All prices are massively distorted, however, he argues. The real price of capital has fallen to zero, while low-wage labour is subsidising the rest of the world, and the prices of commodities and real goods are extremely volatile. All of this makes a mockery of discounted cashflow models that account only for slight deviations from the mean.

In a world of zero interest rates, the discounted cashflow model is meaningless, making assets impossible to value. In a world in which sovereign bonds now come with ‘voluntary’ 50% haircuts, and in which all asset classes are highly correlated, there is no safety in diversification or presumed safe havens.

Sheng notes that financial theories are usually based around the words ‘ceteris paribus’, holding ‘all other things being equal’. But with technology and globalisation, finance is so interconnected that there’s no such thing as other things being equal; instead, other things are constantly interacting and bouncing off one another.

As a result of relying on such illusions, the world has allowed financial services to grow too large. Traditional financial assets worldwide total $250 trillion, about four times the size of global GDP (about $63 trillion); the notional derivatives market is 16 times the size of global GDP. Debt accounts for the lion’s share of this explosion of financial assets. In a world where daily average turnover in foreign exchange is $4 trillion, even the biggest foreign-reserve cushion starts to look puny against an onslaught of leveraged speculation.

It is demographics that is bringing this to a conclusion. The rich world overleveraged itself to over-consume, but trading the future of the next generation via debt in return for instant gratification doesn’t work once there are too few young people to pay for your retirement. In other words, what seemed like a burden that could be passed on to another generation is coming back to the Baby Boomer generation as it enters retirement.

Asia is not immune to this, not in an interconnected world. Japan has led the way and many East Asian countries are on the cusp of their own demographic shift, but retirement systems have failed to prepare for this. Sheng cites the Melbourne Mercer Global Pension Index, which finds that all Asian retirement systems are below average in terms of adequacy, sustainability and integrity.

Retail investors have also fled investments. Worldwide flows to asset managers have seen greater institutional flows and net retail outflows. Sheng suggests this is because too many individuals see markets as rigged and therefore have lost confidence in using long-term investment vehicles. If they aren’t investing, and if public pension systems are poor, how will Asians manage as their societies grow old?

Indeed, it’s not just retail investors that have lost faith in markets. So have institutions, which are increasingly turning to private equity and other alternative investments, because traditional equities and bonds aren’t paying real returns, at least not when interest rates are so low.

Pension fund managers don’t seem like major contributors to this state of affairs. They’re not swashbuckling hedge fund types or fancy financial engineers. But Sheng says custodians of long-term capital have also failed, because they have forgotten how to think and act as truly long-term investors. Because they have become caught up in the 24-hour news cycle, they are just part of the herd.

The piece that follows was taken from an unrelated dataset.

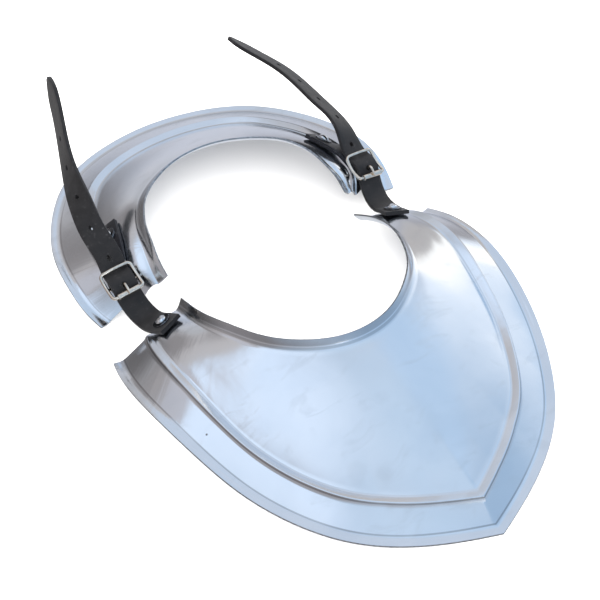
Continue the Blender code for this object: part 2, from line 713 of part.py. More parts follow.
FRONT_EDGE = half_line(FRONT_OUTER, -FRONT_REACH, FRONT_NECK_HEIGHT, True)
FRONT_RIM = half_line(FRONT_NECK, -FRONT_REACH, FRONT_NECK_HEIGHT, False)
BACK_EDGE = half_line(BACK_OUTER, BACK_REACH, BACK_NECK_HEIGHT, False)
BACK_RIM = half_line(BACK_NECK, BACK_REACH, BACK_NECK_HEIGHT, False)
BEND_COUNTS = (0, 2, 0, 1, 0, 2, 0)

front_grid = plate_grid(FRONT_EDGE, FRONT_RIM, FRONT_SECTION, FRONT_BORDER_RUN, PLATE_ROWS, BEND_COUNTS, 3)
back_grid = plate_grid(BACK_EDGE, BACK_RIM, BACK_SECTION, BACK_BORDER_RUN, PLATE_ROWS, BEND_COUNTS, 3)
front_plate = make_plate("front_plate", front_grid, STEEL)
back_plate = make_plate("back_plate", back_grid, STEEL)

front_sheet, back_sheet = sheet_bmesh(front_grid), sheet_bmesh(back_grid)
front_tree, back_tree = BVHTree.FromBMesh(front_sheet), BVHTree.FromBMesh(back_sheet)

for side in ("left", "right"):
    make_buckle(side)
    strap, front_place, front_normal = make_strap(side, front_tree)
    chape, back_place, back_normal, thick = make_chape(side, back_tree)
    for which, place, normal, half_stack, leather, plate, tree in (
            ("front", front_place, front_normal, STRAP_THICK / 2, strap, front_plate, front_tree),
            ("back", back_place, back_normal, thick, chape, back_plate, back_tree)):
        drill = rivet(side, which, place, normal, half_stack, tree)
        cut(leather, drill)
        cut(plate, drill)
front_sheet.free()
back_sheet.free()

# Bring the lowest point to z = 0 and the middle of the length to y = 0
bpy.context.view_layer.update()
graph = bpy.context.evaluated_depsgraph_get()
low, ends = 1.0, [1.0, -1.0]
for thing in BODY.objects:
    shown = thing.evaluated_get(graph)
    for vert in shown.data.vertices:
        low = min(low, vert.co.z)
        ends = [min(ends[0], vert.co.y), max(ends[1], vert.co.y)]
shift = Matrix.Translation((0, -(ends[0] + ends[1]) / 2, -low))
for group in (BODY, CUTTERS):
    for thing in group.objects:
        thing.data.transform(shift)
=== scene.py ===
"""Steel gorget dressed for the camera: polished plates, black leather straps, nickel buckles.

Metres, +Z up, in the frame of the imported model. Left and right are as seen from the front.
"""

import json
import math

import bmesh
import bpy
import numpy as np
from bpy.props import FloatProperty, FloatVectorProperty, IntProperty, PointerProperty
from mathutils import Matrix, Vector
from mathutils.bvhtree import BVHTree

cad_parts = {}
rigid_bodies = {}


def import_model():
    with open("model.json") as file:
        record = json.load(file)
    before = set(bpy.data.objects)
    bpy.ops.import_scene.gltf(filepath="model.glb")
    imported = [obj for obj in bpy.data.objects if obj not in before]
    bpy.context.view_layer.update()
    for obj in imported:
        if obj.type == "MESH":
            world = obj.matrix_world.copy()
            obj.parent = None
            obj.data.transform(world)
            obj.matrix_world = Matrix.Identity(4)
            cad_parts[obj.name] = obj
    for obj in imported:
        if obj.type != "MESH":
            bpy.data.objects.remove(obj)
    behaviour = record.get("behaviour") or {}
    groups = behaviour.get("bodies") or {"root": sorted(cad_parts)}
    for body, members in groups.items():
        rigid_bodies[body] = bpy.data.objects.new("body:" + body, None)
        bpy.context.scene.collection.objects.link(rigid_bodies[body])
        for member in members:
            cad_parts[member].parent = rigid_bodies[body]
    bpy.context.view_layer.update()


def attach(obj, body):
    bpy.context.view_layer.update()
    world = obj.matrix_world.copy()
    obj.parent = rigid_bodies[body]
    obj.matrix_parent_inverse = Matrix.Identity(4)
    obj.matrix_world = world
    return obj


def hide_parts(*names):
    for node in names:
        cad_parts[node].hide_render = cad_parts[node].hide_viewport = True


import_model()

bl_info = {
    "name": "Steel gorget",
    "version": (1, 0, 0),
    "blender": (4, 5, 0),
    "location": "View3D > Sidebar > Gorget",
    "description": "Builds a buckled two-plate steel gorget on its packed frame",
    "category": "Add Mesh",
}

# Overall size
HALF_WIDTH = 0.1383
FRONT_REACH = 0.2263
BACK_REACH = 0.2215
FRONT_NECK_HEIGHT = 0.0523
BACK_NECK_HEIGHT = 0.0460
SHEET = 0.0012
LIE = Vector((0.0, 0.002394, 0.000411))

# Section of both plates, from the outer edge to the neck
FLANGE_RUN = 0.0058
FLANGE_DROP = 0.0010
FRONT_BORDER_RUN = 0.0172
BACK_BORDER_RUN = 0.0182
RIDGE_HEIGHT = 0.0125
STEP_RUN = 0.0020
STEP_DROP = 0.0030
RISE_RUN = 0.0058
RISE_DROP = 0.0020
PANEL_CROWN = 0.0028
NECK_FLANGE_RUN = 0.0042
NECK_FLANGE_RISE = 0.0056
END_HOLLOW = 0.0065
END_FADE = 0.16
ROUND_WINDOW = 0.16
ROUND_DEPTH = 0.4
ROUND_ONSET = 0.4
# How far each corner of the section is cut back: tip, root, foot, ridge, crease, neck root, neck tip
CORNER_CUTS = (0, 0.0030, 0.0010, 0.0007, 0.0014, 0.0024, 0)
CORNER_BENDS = (0, 6, 3, 4, 5, 8, 0)
# Columns of a plate's faces from the outer edge to the crease, and from the neck root to the rim
OUTER_COLUMNS = sum(count + 1 for count in CORNER_BENDS[:5])
NECK_COLUMNS = CORNER_BENDS[5] + 2
RIM_ROUND = 0.00035

# Leather
STRAP_WIDTH = 0.0182
STRAP_THICK = 0.0028
CHAPE_WIDTH = 0.0170
CHAPE_THICK = 0.0015
LEATHER_ROUND = 0.0005
TAIL_TAPER = 0.018
TAIL_TIP = 0.20
HOLE_LENGTH = 0.0042
HOLE_WIDTH = 0.0028
HOLE_PITCH = 0.0241
HOLE_COUNT = 5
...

And because too many institutions don’t care much about corporate governance (with a few notable exceptions, such as Calpers), they abrogate their shareholder duties and leave corporate insiders free to plunder, from Enron to investment banks to Olympus.

Sheng doesn’t pretend to have answers to this state of affairs, although he is a proponent of a global financial transaction tax (aka the Tobin tax). However he does urge pension-fund managers to question their role, their models and their assumptions. He exhorts them to return to their roots as true long-term investors and think about what they need to protect against, including inflation, which Sheng predicts is going to make a return in Asia, particularly as wages rise.

“If pension funds don’t look to the long term, then who will?” he wonders.